Mère abrió la boca, sorprendida. Las autopsias estaban asociadas con el crimen y el deshonor y ella no lo podía permitir.
—Nada de autopsias —dijo como si fuera la autoridad.
Paul no podía soportar más preguntas. Dio media vuelta y cruzó el pasillo hacia la otra puerta. Tomó el picaporte y abrió bruscamente la puerta. La habitación seguía vacía y tan arreglada como antes. El grifo de la bañera estaba abierto, cruzó el cuarto y lo cerró. Miró el esmalte limpio. Tal vez podría traer a Mère y mostrarle el escenario del suicidio de su hija. Quizás eso la satisfacía. Paul dio otra vuelta al grifo pero se detuvo antes de romperlo. El cuarto era tan común que tal vez por eso Rosa lo había elegido.
Al otro lado del pasillo, Mère empezó a sacar tarjetas y sobres de un paquete. Todo tenía un borde negro sólo apropiado para el anuncio de la muerte. Eran sobrantes de los funerales de otros parientes y ella se enorgullecía del conocimiento y la experiencia que tenía de ese tipo de cosas. Conduciría los últimos ritos de su hija con eficacia: a Rosa no le faltaría nada. Paul la preocupaba un poco. Siempre le había tenido miedo, pero al mismo tiempo reconocía su intensa hombría. Era tan diferente de su marido. Una vez llegó a pensar que era el único tipo de hombre que podía manejar a Rosa. Par esa razón, dio su bendición al casamiento de Rosa «con un soldado de fortuna». Estas eran las palabras de su marido.
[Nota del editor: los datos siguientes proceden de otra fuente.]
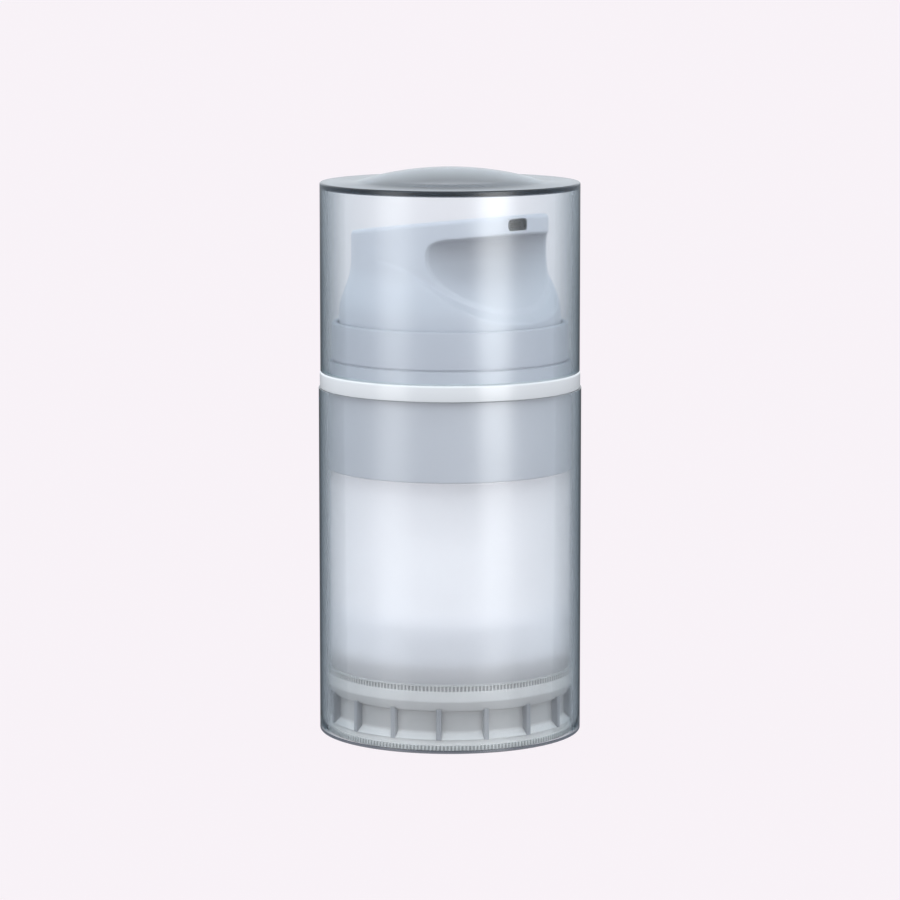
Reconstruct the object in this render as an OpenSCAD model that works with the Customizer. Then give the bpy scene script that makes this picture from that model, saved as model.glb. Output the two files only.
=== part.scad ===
// Airless pump bottle: a clear bottle and cap around a pump head, its pump and a rising piston.
// Millimetres, z up. The origin is the centre of the underside and the nozzle faces -y.

/* [Outer bottle] */
// Outer diameter of the clear bottle
bottle_d = 46; // [44:0.5:56]
// Height of the clear bottle
bottle_h = 60.8; // [59:0.2:80]
// Wall of the clear bottle
bottle_wall = 1.5; // [1.2:0.1:1.8]
// Chamfer on the bottle's lower outer edge
bottle_edge = 0.4; // [0.2:0.1:0.6]

/* [Cap] */
// How far the cap's side stands in from the bottle's side
cap_inset = 0.3; // [0.2:0.05:0.6]
// Wall of the cap
cap_wall = 1.5; // [1.2:0.1:1.8]
// Thickness of the cap's top
cap_top = 1; // [0.8:0.1:1.6]
// Space between the head's highest edge and the cap's ceiling
cap_headroom = 3.75; // [2:0.25:8]
// Chamfer on the cap's upper edge
cap_edge = 0.3; // [0.2:0.05:0.5]
// Diameter of the dome on the cap
dome_d = 33.2; // [24:0.4:38]
// Height of the dome above the cap's flat rim
dome_h = 2.5; // [1.5:0.1:4]

/* [Shoulder collar] */
// Height of the white ring between cap and bottle
ring_h = 2.85; // [2.2:0.05:4]
// How far the white ring stands in from the bottle's side
ring_inset = 0.2; // [0.1:0.05:0.5]
// Height of the seat that the cap pushes over
seat_h = 2.15; // [1.6:0.05:3]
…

Paul permaneció en el umbral mirando la colección de tarjetas y sobres. Mère levantó un par y los examinó de modo casi amoroso.
—Los tenía en casa —dijo evitando su mirada—. Yo ya he pasado por estas cosas. Pero ahora pienso en todo. Voy a arreglar mucho la habitación, con flores en todos lados.
Paul apretó los puños. No podía soportarlo más.
—Tarjetas y parientes —dijo con amargura—, flores y ropa de luto, todo en esa maleta. No se ha olvidado de nada, salvo de una cosa. No quiero curas.
Eso no se le había ocurrido a ella y un funeral sin sacerdotes era algo inimaginable.
—Religioso —tartamudeó—, va a ser un funeral religioso.
—¡Rosa no era creyente!
Sus palabras resonaron por el pasillo. Unas puertas se abrieron cuando los huéspedes empezaron a escuchar. El suicidio de Rosa había echado un paño mortuorio en el hotel entero y muchos de los huéspedes se movían furtivamente por los corredores, temerosos de la muerte o molestos por los inconvenientes. Paul no estaba seguro de qué se trataba y no le importaba.
—Ninguna persona de este lugar es creyente —dijo para que lo escucharan los demás.
—No grites, Paul —dijo Mère retrocediendo con miedo hasta que la cama se interpuso entre los dos.
Paul gritó aún más fuerte:
—¡La Iglesia no quiere suicidas!
Era absurdo y sin embargo, sintió dolor y frustración. Por un momento pensó que podía estrangularla, pero en cambio se puso frente a la puerta y la golpeó primero con un puño y luego con el otro.
—La absolverán —dijo Mère sollozando y desesperada—. Yo me ocuparé de ello. Tendremos una misa hermosa...
Luego se sentó en la cama y se cubrió la cara con las manos.
—¿Sabes lo que dijo papá? —dijo ella entre sollozos, incapaz de no expresar lo que ella creía que era la verdad—. Dijo, «Mi hijita siempre fue feliz. ¿Qué le hicieron? ¿Por qué se mató?»
Paul deseó poder llorar él también, hacer algo por aliviar el dolor. Pero no había nada que pudiera hacer.
—No lo sé —dijo—, nunca lo sabré.
Controlando su furia, giró y salió al corredor. La mayoría de las puertas se cerraron rápidamente mientras los huéspedes intentaban esconder el hecho de que habían estado escuchando y unas pocas puertas permanecieron un poco abiertas. Paul pensó en la gente detrás de ellas en términos de gusanos y quiso provocarlos aunque sabía que ninguno de ellos tenía la valentía de aceptar su desafío. Sus vidas tenían tan poco significado y eran tan despreciables como la de él.
Con falsa compostura, recorrió el corredor y tomando el picaporte de cada una de las puertas abiertas, les dio un portazo.